8. Drawing from such a need, a reason for constant language change might be a need to change the code constantly. Note that in real life, implementing a code change is a real pain. In language, you rely on spontaneous order, and how magical it is! I am also reminded of the Tower of Babel story -- perhaps grammar was invented to divide up the human population and set them into disassociating nations.


9. Pragmatics and ease of organisation. Stuff influencing the development of grammar might not only be comprehension, but the efficiency in storing information. Creating a system with elaborate patterns increases processing time, but decreases the space and memorisation required to use the signs required for language. If messages must be of finite length, and yet the signs in them must be capable of representing an infinite number of thoughts, the tradeoff for more processing time might be attractive. It is recognised through many recorded incidents that strict Skinner behaviouralism fails to fully explain language acquisition, and hence the attractiveness of Chomskyian nativism. I like Chomsky's UG theory somewhat (though I think that the idea of explicit modules and parameters is an overly elaborate explanation for a much more subtler reason for UG), but this can be noted in the way children can recognise productive inflections and create them for words they might have never heard of before. In more powerful examples, they can synthesise their own grammars and creoles and create regular systems where pidgin-using migrant parents might not. My point here is to point out that the development of grammar might also have arisen out of a convenient way to acquire language, as opposed to comprehension.



10. We ought not to be so quick to accept arbitrariness of sign as an axiom. My tenth and last point -- phonetic signs in language are often referred to as arbitrary -- e.g. outside of their association they have no real correlation with their meaning. But I think it would be rather hasty to call this an axiom.

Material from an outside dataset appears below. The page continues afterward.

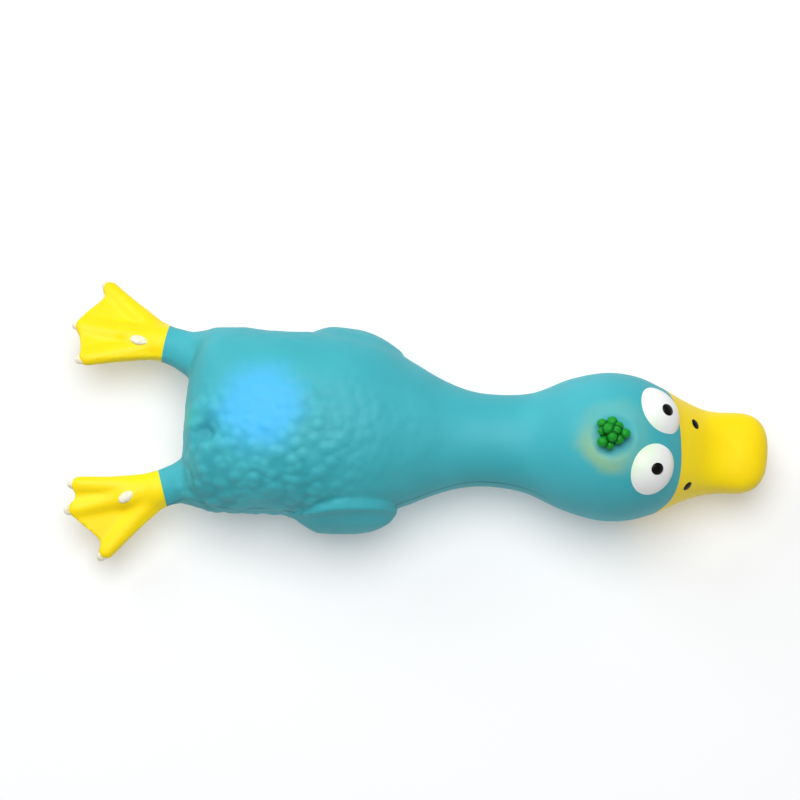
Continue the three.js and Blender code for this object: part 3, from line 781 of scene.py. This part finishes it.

There are many words which I suspect have a degree of correlation with their sound. It just so happens for example, that "hostile," "harsh" and "hiss" are well --- harsh sounding. Of course, one must issue the caveat that it may sound harsh to us because the semantic association with the sounds of the words developed *after* we learnt the sign, but at the same time, I must also issue a counter-caveat that just simply because the patterns following the correlation between sound and sign are too complex to be analysed so far doesn't mean they don't exist -- there might be just so many rules and interferences, and so forth. The debate over the origin of language, which as of yet we have no convincing mainstream explanative theory for, and how the first words originated, perhaps tells us we should not be quick to dismiss current signs as arbitrary, for they might just have a very complex development.